French President Emmanuel Macron once warned that letting Ukraine into NATO would be seen as “confrontational” by Russia. But lately he has changed his tune, backing Ukraine’s bid for membership as a means of bringing the war in Ukraine to an early end. Confused? Sometimes, the most cynical explanation is the right one.
The news of detailed discussions at the Elysée about Ukraine’s path to membership came just three weeks after Macron’s trip to Bratislava, Slovakia. During the trip, he extended an olive branch to Russia hawks from NATO’s eastern front—recognizing that they were right about Russia while musing about the need for effective security guarantees for Ukraine.
Macron is substantively correct in making the case for Ukraine’s membership. However, that does not mean that he is sincere and determined to push the enlargement agenda forward. The NATO summit in Vilnius, Lithuania, will be illuminating.
Macron’s sudden enthusiasm for Ukraine’s place in NATO should be read against the background of the Biden administration carefully managing expectations about the embattled country’s future in the alliance. There appear to be different views within its highest levels. Secretary of State Antony Blinken, for example, seems enthusiastic about the prospect of Ukrainian membership. Meanwhile, national security adviser Jake Sullivan seems less convinced. President Biden’s quips—“we won’t make it easy,” for example—suggest the U.S. is not ready to commit to a binding timeline for Ukraine’s membership.
The Biden administration may be acting in good faith, seeking as always to maintain NATO’s unity. Similarly to previous instances in the course of this war, German Chancellor Olaf Scholz in particular will be grateful for the cover provided by Washington, especially in the light of his country’s veto of Ukraine’s and Georgia’s membership action plan in 2008.
But if the United States stands in the way of Ukraine’s NATO aspirations, then Macron’s recent talk will be just that: talk. It will help him complete his transformation started in Bratislava into an advocate, though less than a fully effective one, of the security interests of Eastern Europe. It will allow him to make a more forceful case for Europe’s autonomy from the United States, which he already alluded to in his Bratislava speech. “We cannot delegate,” he said, “our collective security and our stability to the choices of American voters in the coming years.”
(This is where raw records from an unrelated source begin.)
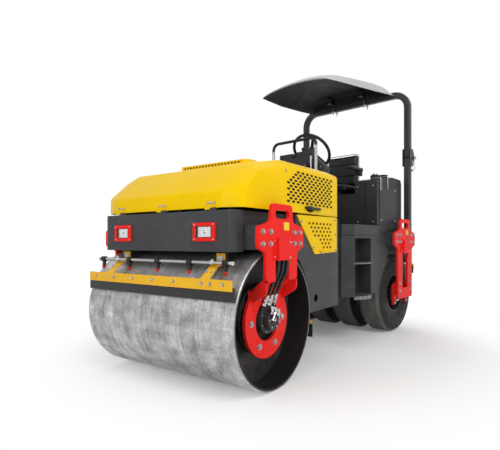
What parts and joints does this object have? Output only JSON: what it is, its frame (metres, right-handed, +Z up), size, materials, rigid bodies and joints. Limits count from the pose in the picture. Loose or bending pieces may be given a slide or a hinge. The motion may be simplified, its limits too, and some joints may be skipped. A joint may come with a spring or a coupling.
{
  "type": "road roller",
  "caption": "Ride-on road roller with a smooth front drum, rubber rear tyres, centre-pivot steering, tip-up hood and folding roll bar with sun canopy.",
  "frame": {"origin": "bottom centre of the whole machine's box, on the ground", "axes": "+X forward, +Y to the machine's left, +Z up"},
  "size_m": [3.2022, 1.549, 2.5538],
  "materials": {
    "yellow_paint": "gloss",
    "red_paint": "gloss",
    "dark_grey_paint": "satin",
    "drum_steel": "worn",
    "bare_steel": "satin",
    "black_plastic": "matte",
    "canopy_plastic": "satin",
    "tyre_rubber": "matte",
    "black_rubber": "matte",
    "seat_vinyl": "satin",
    "lamp_glass": "clear",
    "cast_housing": "satin"
  },
  "bodies": {
    "front_frame": {"front_chassis": "dark_grey_paint", "pivot_pins": "bare_steel", "nose_panel": "dark_grey_paint", "lamp_frames": "red_paint", "lamp_lenses": "lamp_glass", "front_support_plates": "red_paint", "drum_brackets": "red_paint", "rubber_buffers": "black_rubber", "drum_motors": "cast_housing", "hose_elbows": "bare_steel", "left_drum_hose_1": "black_rubber", "left_drum_hose_2": "black_rubber", "left_drum_hose_3": "black_rubber", "right_drum_hose_1": "black_rubber", "right_drum_hose_2": "black_rubber", "steering_barrel": "dark_grey_paint", "drum_scraper_bars": "yellow_paint", "drum_scraper_blades": "black_rubber", "scraper_arms": "dark_grey_paint", "spray_bar": "bare_steel", "spray_nozzles": "black_plastic", "lower_grille_panels": "yellow_paint", "engine_block": "cast_housing"},
    "steering_rod": {"steering_rod": "bare_steel"},
    "drum": {"drum_shell": "drum_steel", "drum_end_discs": "dark_grey_paint"},
    "hood": {"hood_shell": "yellow_paint", "hood_grilles": "black_plastic", "hood_hinges": "bare_steel", "hood_latches": "black_plastic"},
    "pivot_block": {"pivot_block": "dark_grey_paint"},
    "rear_frame": {"rear_chassis": "dark_grey_paint", "step_treads": "bare_steel", "platform": "dark_grey_paint", "tank": "dark_grey_paint", "tank_caps": "black_plastic", "tank_side_covers": "dark_grey_paint", "seat_base": "black_plastic", "seat_cushion": "seat_vinyl", "seat_back": "seat_vinyl", "console": "dark_grey_paint", "handrail": "dark_grey_paint", "control_lever": "black_plastic", "rear_support_plates": "red_paint", "rear_carriers": "red_paint", "rear_axle": "bare_steel", "rops_lower_posts": "dark_grey_paint", "rear_scraper_bars": "yellow_paint", "rear_scraper_blades": "black_rubber"},
    "roll_bar": {"rops_hoop": "dark_grey_paint", "canopy": "canopy_plastic", "canopy_clamps": "bare_steel"},
    "left_rear_wheels": {"left_rear_tyres": "tyre_rubber", "left_rear_rims": "dark_grey_paint"},
    "right_rear_wheels": {"right_rear_tyres": "tyre_rubber", "right_rear_rims": "dark_grey_paint"},
    "steering_wheel": {"steering_wheel": "black_plastic"}
  },
  "joints": [
    {"name": "drum_spin", "type": "hinge", "parent": "front_frame", "child": "drum", "pos_m": [1.16709, -0.05846, 0.43], "axis": [0, 1, 0], "continuous": true},
    {"name": "hood_open", "type": "hinge", "parent": "front_frame", "child": "hood", "pos_m": [1.50909, -0.05846, 1.1], "axis": [0, 1, 0], "range_deg": [0, 60]},
    {"name": "steer", "type": "hinge", "parent": "front_frame", "child": "pivot_block", "pos_m": [0.04209, -0.05846, 0.6], "axis": [0, 0, 1], "range_deg": [-22.24, 33.76]},
    {"name": "oscillate", "type": "hinge", "parent": "pivot_block", "child": "rear_frame", "pos_m": [0.04209, -0.05846, 0.6], "axis": [0.995, -0.1004, 0], "range_deg": [-5, 5]},
    {"name": "rod_slide", "type": "slide", "parent": "front_frame", "child": "steering_rod", "axis": [-1, 0, 0], "range_m": [-0.076, 0.115]},
    {"name": "left_wheels_spin", "type": "hinge", "parent": "rear_frame", "child": "left_rear_wheels", "pos_m": [-1.04712, 0.35293, 0.39], "axis": [0.1004, 0.995, 0], "continuous": true},
    {"name": "right_wheels_spin", "type": "hinge", "parent": "rear_frame", "child": "right_rear_wheels", "pos_m": [-1.10734, -0.24404, 0.39], "axis": [0.1004, 0.995, 0], "continuous": true},
    {"name": "steering_wheel_turn", "type": "hinge", "parent": "rear_frame", "child": "steering_wheel", "pos_m": [-0.42951, -0.01089, 1.81], "axis": [-0.7229, 0.0729, 0.6871], "continuous": true},
    {"name": "rops_fold", "type": "hinge", "parent": "rear_frame", "child": "roll_bar", "pos_m": [-1.32796, 0.07974, 1.79], "axis": [-0.1004, -0.995, 0], "range_deg": [0, 90]}
  ],
  "couplings": [
    {"joint": "rod_slide", "follows": "steer", "m_per_rad": 0.192}
  ]
}
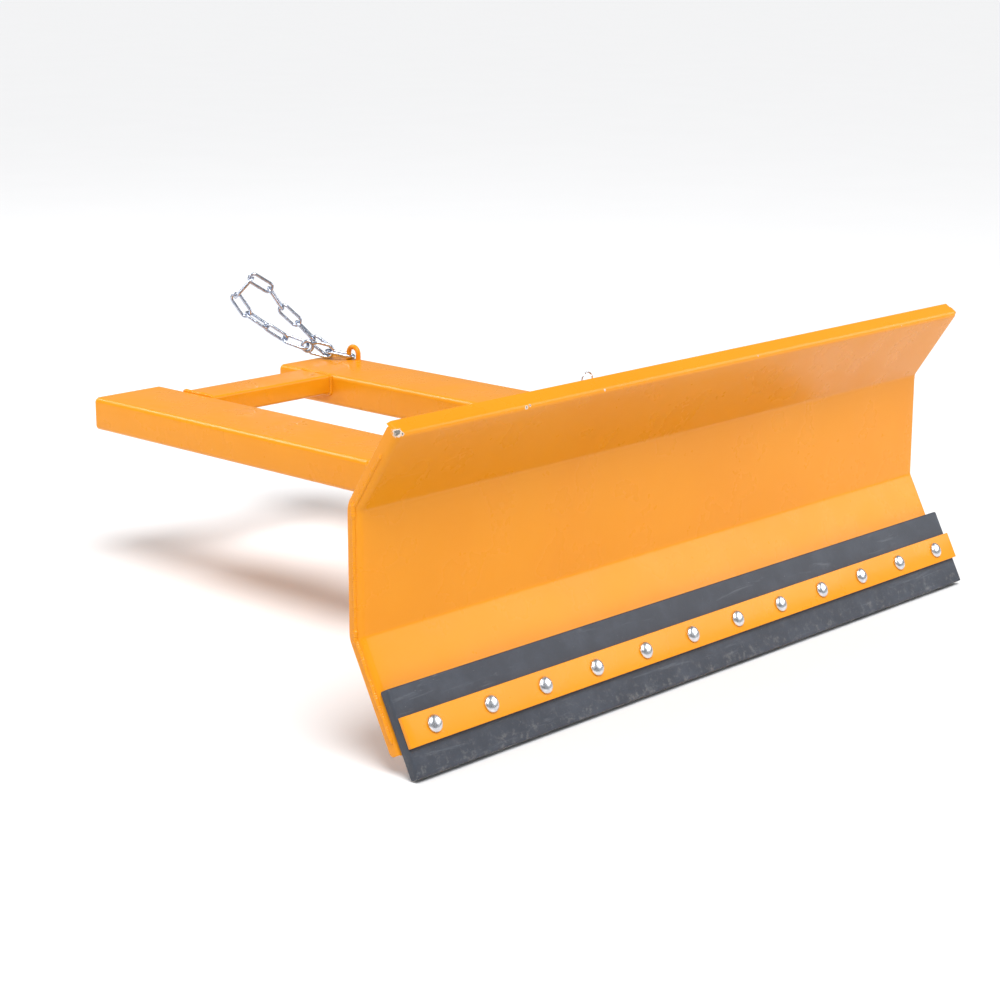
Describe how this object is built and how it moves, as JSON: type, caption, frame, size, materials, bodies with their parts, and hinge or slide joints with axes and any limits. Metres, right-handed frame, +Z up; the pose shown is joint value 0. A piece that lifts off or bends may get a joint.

Macron’s vision of European strategic autonomy is not about a pragmatic, intergovernmental, push to strengthen Europe’s defense capabilities. Rather, it is about untethering the European Union from the U.S., in hopes that doing so will amplify France’s power on the continent.
The French president is not particularly shy about his personal aspirations. For one, he wants to be at the table when peace between Ukraine and Russia is being negotiated. He also wants to keep the EU away from the looming conflict between the United States and China over Taiwan—a war in which a number of Central and Eastern European countries, at the very least, would be inclined to take Washington’s side.
There is also the economic and industrial agenda, which seeks to counter U.S. and Chinese dominance in critical sectors by erecting new barriers to trade, investment, and exchange of ideas—even at the cost of damaging the transatlantic partnership. Smaller, more open economies of the EU are not thrilled, but they are more likely to listen if France takes their side on the question of NATO’s eastward expansion.
Macron’s charm offensive is a long shot, but the timing is right. If there is a change in Poland’s government this fall, for example, the future governing coalition will be eager to repair Warsaw’s fraying ties with its Western European partners. In order to do so, it may well acquiesce to the more ambitious parts of Macron’s European agenda. In Slovakia, where Macron spoke at the beginning of this month, anti-American sentiments are rampant and a European alternative to NATO (albeit a largely imaginary one) may look tempting.
The relationship between Macron and Hungary’s prime minister for life, Viktor Orbán, himself a critic of the United States, is another one to watch. The two may sit on opposite ideological poles on many questions, but they also seem to have developed an odd affinity, which likely encompasses a rejection of the American-led international order.
The Biden administration can block Macron’s European power play with ease. All it needs to do is to deliver the goods at the Vilnius summit, forcing Paris to follow through with its promise to Ukraine. Don’t hold your breath.